▸ Directions for this task: Of the material below, the lines to be retyped are those from the line containing "if empty is" through the line containing "cad_parts[node].hide_render = cad_parts[node].hide_viewport", inclusive; reproduce them exactly.

---------------

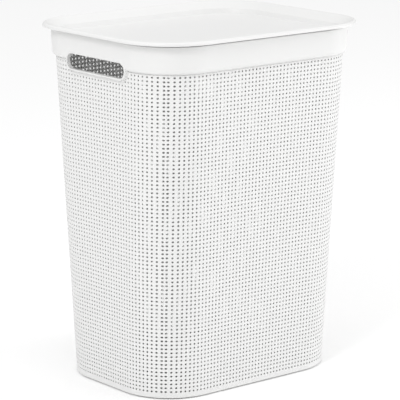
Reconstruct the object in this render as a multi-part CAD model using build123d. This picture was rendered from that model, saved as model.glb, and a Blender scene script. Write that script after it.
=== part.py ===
from build123d import *
import os

# Laundry hamper with a lift-off lid, in millimetres, +Z up.
# The origin is the centre of the base, on the surface that the hamper stands on.
# X runs along the long sides. The front is -Y, and the hand slots are on the two X ends.

# Basket wall: a straight taper between two rounded rectangles
FOOT_LENGTH = 349.3
FOOT_WIDTH = 252.8
FOOT_CORNER = 80.4
SHOULDER_LENGTH = 370.0
SHOULDER_WIDTH = 298.6
SHOULDER_CORNER = 72.0
SHOULDER_HEIGHT = 470.8
WALL = 2.0

# Base: a raised floor on a ring foot that is set back from the wall by a shallow step
FLOOR_SEAM = 9.0
FLOOR_TOP = 6.5
FLOOR_UNDERSIDE = 4.0
FOOT_RING = 9.0
FOOT_STEP = 5.0
FOOT_GAP = 1.6

# Rim band: it swells out of the wall and rises with a slight flare
BAND_PROUD = 5.6
BAND_SWELL = 9.0
BAND_FLARE = 0.046
RIM_HEIGHT = 510.8

# Hand slots: a stadium through each end, framed by a surround flush with the band
SLOT_LENGTH = 134.0
SLOT_HEIGHT = 22.0
SLOT_CENTRE = 471.0
SURROUND_WIDTH = 2.4
SURROUND_OUTSIDE = 190.8
SURROUND_INSIDE = 183.3
SURROUND_ROUND = 0.9
CUT_REACH = 20.0

# Lid: an overhanging rim with a crowned edge, whose flange slopes in and down to a sunken panel
LID_LENGTH = 406.2
LID_WIDTH = 332.0
LID_CORNER = 86.0
LID_TOP = 519.0
LID_THICK = 2.0
LIP_HEIGHT = 5.4
CROWN_RUN = 4.5
CROWN_RISE = 3.2
FLANGE_WIDTH = 22.0
FLANGE_DROP = 10.5
STEP_RUN = 3.5
PANEL_TOP = 501.5
RIB_INSET = 15.0
RIB_THICK = 1.6
RIB_FOOT = 503.0


def outline(length, width, corner, height):
    """Rounded rectangle centred on the Z axis."""
    return Pos(0, 0, height) * RectangleRounded(length, width, corner)


def wall_outline(height, inset):
    """Section of the tapered wall at one height, drawn in from its outer face."""
    share = height / SHOULDER_HEIGHT
    length = FOOT_LENGTH + share * (SHOULDER_LENGTH - FOOT_LENGTH)
    width = FOOT_WIDTH + share * (SHOULDER_WIDTH - FOOT_WIDTH)
    corner = FOOT_CORNER + share * (SHOULDER_CORNER - FOOT_CORNER)
    return outline(length - 2 * inset, width - 2 * inset, corner - inset, height)


def tapered_block(low, high, inset):
    """Solid between two heights inside the tapered wall."""
    return loft([wall_outline(low, inset), wall_outline(high, inset)], ruled=True)


def ring(section, length, width, corner):
    """Carry an XZ section, whose x counts outwards from the outline, once round a rounded rectangle."""
    reach_x = length / 2 - corner
    reach_y = width / 2 - corner
    whole = None
    for turn, half_run, away in (
        (0, reach_y, length / 2),
        (90, reach_x, width / 2),
        (180, reach_y, length / 2),
        (270, reach_x, width / 2),
    ):
        straight = extrude(Pos(away, 0, 0) * section, amount=half_run, dir=(0, 1, 0), both=True)
        straight = Rot(0, 0, turn) * straight
        whole = straight if whole is None else whole + straight
    for turn, centre_x, centre_y in (
        (0, reach_x, reach_y),
        (90, -reach_x, reach_y),
        (180, -reach_x, -reach_y),
        (270, reach_x, -reach_y),
    ):
        bend = revolve(Pos(corner, 0, 0) * section, axis=Axis.Z, revolution_arc=90)
        whole = whole + Pos(centre_x, centre_y, 0) * (Rot(0, 0, turn) * bend)
    return whole


def stadium_prism(grow, inside, outside):
    """Hand-slot stadium, grown all round, as a bar along X between two planes."""
    face = SlotOverall(SLOT_LENGTH + 2 * grow, SLOT_HEIGHT + 2 * grow)
    stand = Plane(origin=(inside, 0, SLOT_CENTRE), x_dir=(0, 1, 0), z_dir=(1, 0, 0))
    return extrude(stand * face, amount=outside - inside)


def both_ends(shape):
    """The shape on the +X end together with its twin on the -X end."""
    return shape + Rot(0, 0, 180) * shape


def corner_plane(side_x, side_y):
    """Plane through the middle of one corner of the wall, where two wall panels meet."""
    low = Vector(side_x * (FOOT_LENGTH / 2 - FOOT_CORNER), side_y * (FOOT_WIDTH / 2 - FOOT_CORNER), 0)
    high = Vector(
        side_x * (SHOULDER_LENGTH / 2 - SHOULDER_CORNER),
        side_y * (SHOULDER_WIDTH / 2 - SHOULDER_CORNER),
        SHOULDER_HEIGHT,
    )
    outward = Vector(side_x, side_y, 0)
    return Plane(origin=low, z_dir=outward.cross(high - low))


def slot_cutter():
    """What the hand slots and their surrounds take out of the wall and the band."""
    middle = SHOULDER_LENGTH / 2
    return both_ends(stadium_prism(SURROUND_WIDTH, middle - CUT_REACH, middle + CUT_REACH))


def make_floor_pan():
    """Floor, ring foot and the lowest strip of the side wall."""
    block = tapered_block(FOOT_GAP, FLOOR_SEAM, 0) + tapered_block(0, FOOT_GAP, FOOT_STEP)
    hollow = extrude(wall_outline(FLOOR_TOP, WALL), amount=FLOOR_SEAM)
    recess = extrude(wall_outline(0, FOOT_RING), amount=FLOOR_UNDERSIDE)
    return block - hollow - recess


def make_sleeve():
    """Tapered sleeve from the base to the shoulder, open where the hand slots reach down into it."""
    sleeve = tapered_block(FLOOR_SEAM, SHOULDER_HEIGHT, 0) - tapered_block(FLOOR_SEAM, SHOULDER_HEIGHT, WALL)
    return sleeve - slot_cutter()


def make_wall_panel(sleeve, first_corner, last_corner):
    """The stretch of the sleeve from one corner line round to the next, counter-clockwise from above."""
    panel = split(sleeve, bisect_by=corner_plane(*last_corner), keep=Keep.TOP)
    return split(panel, bisect_by=corner_plane(*first_corner), keep=Keep.BOTTOM)


def band_section():
    """Section of the rim band: the swell out of the wall and the flared upright."""
    centre_x = BAND_PROUD - BAND_SWELL
    centre_z = SHOULDER_HEIGHT + (BAND_SWELL**2 - centre_x**2) ** 0.5
    inner_swell = BAND_SWELL - WALL
    inner_z = centre_z - (inner_swell**2 - (centre_x + WALL) ** 2) ** 0.5
    top_x = BAND_PROUD + BAND_FLARE * (RIM_HEIGHT - centre_z)
    with BuildSketch(Plane.XZ) as section:
        with BuildLine():
            RadiusArc((0, SHOULDER_HEIGHT), (BAND_PROUD, centre_z), -BAND_SWELL)
            Line((BAND_PROUD, centre_z), (top_x, RIM_HEIGHT))
            Line((top_x, RIM_HEIGHT), (top_x - WALL, RIM_HEIGHT))
            Line((top_x - WALL, RIM_HEIGHT), (BAND_PROUD - WALL, centre_z))
            RadiusArc((BAND_PROUD - WALL, centre_z), (-WALL, inner_z), inner_swell)
            Line((-WALL, inner_z), (-WALL, SHOULDER_HEIGHT))
            Line((-WALL, SHOULDER_HEIGHT), (0, SHOULDER_HEIGHT))
        make_face()
    return section.sketch


def make_rim_band():
    """Band round the mouth of the basket, open where the hand slots pass through it."""
    band = ring(band_section(), SHOULDER_LENGTH, SHOULDER_WIDTH, SHOULDER_CORNER)
    return band - slot_cutter()


def make_handle_surround():
    """Frame of the hand slot on the +X end, with both mouths rounded."""
    frame = stadium_prism(SURROUND_WIDTH, SURROUND_INSIDE, SURROUND_OUTSIDE)
    frame = frame - stadium_prism(0, SURROUND_INSIDE, SURROUND_OUTSIDE)
    mouths = frame.edges().filter_by_position(
        Axis.Y, -SLOT_LENGTH / 2, SLOT_LENGTH / 2
    ).filter_by_position(
        Axis.Z, SLOT_CENTRE - SLOT_HEIGHT / 2, SLOT_CENTRE + SLOT_HEIGHT / 2
    ).filter_by(Axis.X, reverse=True)
    return fillet(mouths, SURROUND_ROUND)


def flange_underside(inset):
    """Height of the flange's lower face at a distance in from the lid's outer edge."""
    slope = FLANGE_DROP / (FLANGE_WIDTH - CROWN_RUN)
    return LID_TOP - slope * (inset - CROWN_RUN) - LID_THICK * (1 + slope**2) ** 0.5


def lid_section():
    """Section of the lid's rim: lip, crown, sloping flange, locating rib and step down to the panel."""
    step_foot = FLANGE_WIDTH + STEP_RUN
    crown_radius = (CROWN_RUN**2 + CROWN_RISE**2) / (2 * CROWN_RISE)
    lip_top = LID_TOP - CROWN_RISE
    under_crown = flange_underside(CROWN_RUN)
    with BuildSketch(Plane.XZ) as section:
        with BuildLine():
            RadiusArc((0, lip_top), (-CROWN_RUN, LID_TOP), -crown_radius)
            Polyline(
                (-CROWN_RUN, LID_TOP),
                (-FLANGE_WIDTH, LID_TOP - FLANGE_DROP),
                (-step_foot, PANEL_TOP),
                (-step_foot - LID_THICK, PANEL_TOP),
                (-step_foot - LID_THICK, PANEL_TOP - LID_THICK),
                (-step_foot + LID_THICK, PANEL_TOP - LID_THICK),
                (-FLANGE_WIDTH + LID_THICK, flange_underside(FLANGE_WIDTH - LID_THICK)),
                (-RIB_INSET - RIB_THICK, flange_underside(RIB_INSET + RIB_THICK)),
                (-RIB_INSET - RIB_THICK, RIB_FOOT),
                (-RIB_INSET, RIB_FOOT),
                (-RIB_INSET, flange_underside(RIB_INSET)),
                (-CROWN_RUN, under_crown),
                (-LID_THICK, lip_top - LID_THICK / 2),
                (-LID_THICK, LID_TOP - LIP_HEIGHT),
                (0, LID_TOP - LIP_HEIGHT),
                (0, lip_top),
            )
        make_face()
    return section.sketch


def make_lid():
    """Lid in one piece: the rim carried round its outline and the flat panel that closes it."""
    rim = ring(lid_section(), LID_LENGTH, LID_WIDTH, LID_CORNER)
    inset = FLANGE_WIDTH + STEP_RUN
    panel = outline(LID_LENGTH - 2 * inset, LID_WIDTH - 2 * inset, LID_CORNER - inset, PANEL_TOP - LID_THICK)
    return rim + extrude(panel, amount=LID_THICK)


right_back = (1, 1)
left_back = (-1, 1)
left_front = (-1, -1)
right_front = (1, -1)
sleeve = make_sleeve()
surround = make_handle_surround()
nodes = {
    "floor_pan": make_floor_pan(),
    "front_wall": make_wall_panel(sleeve, left_front, right_front),
    "right_wall": make_wall_panel(sleeve, right_front, right_back),
    "back_wall": make_wall_panel(sleeve, right_back, left_back),
    "left_wall": make_wall_panel(sleeve, left_back, left_front),
    "rim_band": make_rim_band(),
    "right_handle_surround": surround,
    "left_handle_surround": Rot(0, 0, 180) * surround,
    "lid": make_lid(),
}

os.makedirs("parts", exist_ok=True)
for name, shape in nodes.items():
    export_step(shape, f"parts/{name}.step")
    print(name, len(shape.solids()), "solids", round(shape.volume / 1000, 1), "cm3", shape.bounding_box())
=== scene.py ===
from math import cos, pi, radians, sin, sqrt

import bmesh
import bpy
import numpy as np
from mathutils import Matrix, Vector
from mathutils.geometry import delaunay_2d_cdt


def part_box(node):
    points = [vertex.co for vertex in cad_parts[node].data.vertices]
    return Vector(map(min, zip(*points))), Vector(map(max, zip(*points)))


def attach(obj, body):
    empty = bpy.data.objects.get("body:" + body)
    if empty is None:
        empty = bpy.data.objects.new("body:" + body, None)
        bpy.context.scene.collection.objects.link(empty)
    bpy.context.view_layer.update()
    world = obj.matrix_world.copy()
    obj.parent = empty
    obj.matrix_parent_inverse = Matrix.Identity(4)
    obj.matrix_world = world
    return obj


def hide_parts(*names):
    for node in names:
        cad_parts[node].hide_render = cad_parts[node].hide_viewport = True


# A laundry hamper with a lift-off lid: four perforated wall panels, a floor pan, a rim band with
# a hand slot at each end, and a lid. Everything is in metres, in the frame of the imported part.

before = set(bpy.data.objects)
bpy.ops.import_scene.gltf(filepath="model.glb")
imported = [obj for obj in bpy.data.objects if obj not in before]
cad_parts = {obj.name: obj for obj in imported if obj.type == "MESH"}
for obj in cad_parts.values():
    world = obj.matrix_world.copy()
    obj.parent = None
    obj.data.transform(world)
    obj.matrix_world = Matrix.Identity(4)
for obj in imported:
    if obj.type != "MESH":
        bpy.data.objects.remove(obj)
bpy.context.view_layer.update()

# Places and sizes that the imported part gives
seam_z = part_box("front_wall")[0].z
shoulder_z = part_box("front_wall")[1].z
shoulder_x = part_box("right_wall")[1].x
shoulder_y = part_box("back_wall")[1].y
seam_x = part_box("floor_pan")[1].x
seam_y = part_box("floor_pan")[1].y
rim_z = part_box("rim_band")[1].z
lid_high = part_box("lid")[1]
surround_low, surround_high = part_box("right_handle_surround")

# Wall
WALL = 0.002
FOOT_CORNER = 0.0804
SHOULDER_CORNER = 0.072

# Perforation: chamfered square holes in straight rows, evenly spaced as seen square on
HOLE = 0.0026
HOLE_CHAMFER = 0.0006
HOLE_DRAFT = 0.0002
ROWS = 79
FIRST_ROW_Z = 0.0112
LAST_ROW_Z = 0.4676
LONG_SIDE_COLUMNS = 51
SHORT_SIDE_COLUMNS = 37
LAST_COLUMN_GAP = 0.0022
LOBE_MARGIN = 0.0012
NOTCH_POINTS = 24

# Floor pan
FLOOR_TOP = 0.0065
FLOOR_UNDERSIDE = 0.004
FOOT_RING = 0.009
FOOT_STEP = 0.005
FOOT_GAP = 0.0016
FOOT_ROUND = 0.0005
STEP_ROUND = 0.0003
RING_ROUND = 0.0008
FLOOR_ROUND = 0.0015
FLOOR_EDGE = 0.006
UNDERSIDE_EDGE = 0.004
FLOOR_LOOPS = (0.03, 0.06, 0.09)

# Rim band
BAND_PROUD = 0.0056
BAND_SWELL = 0.009
BAND_FLARE = 0.046
RIM_ROUND = 0.0003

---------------

▸ Answer to the task:
    if empty is None:
        empty = bpy.data.objects.new("body:" + body, None)
        bpy.context.scene.collection.objects.link(empty)
    bpy.context.view_layer.update()
    world = obj.matrix_world.copy()
    obj.parent = empty
    obj.matrix_parent_inverse = Matrix.Identity(4)
    obj.matrix_world = world
    return obj


def hide_parts(*names):
    for node in names:
        cad_parts[node].hide_render = cad_parts[node].hide_viewport = True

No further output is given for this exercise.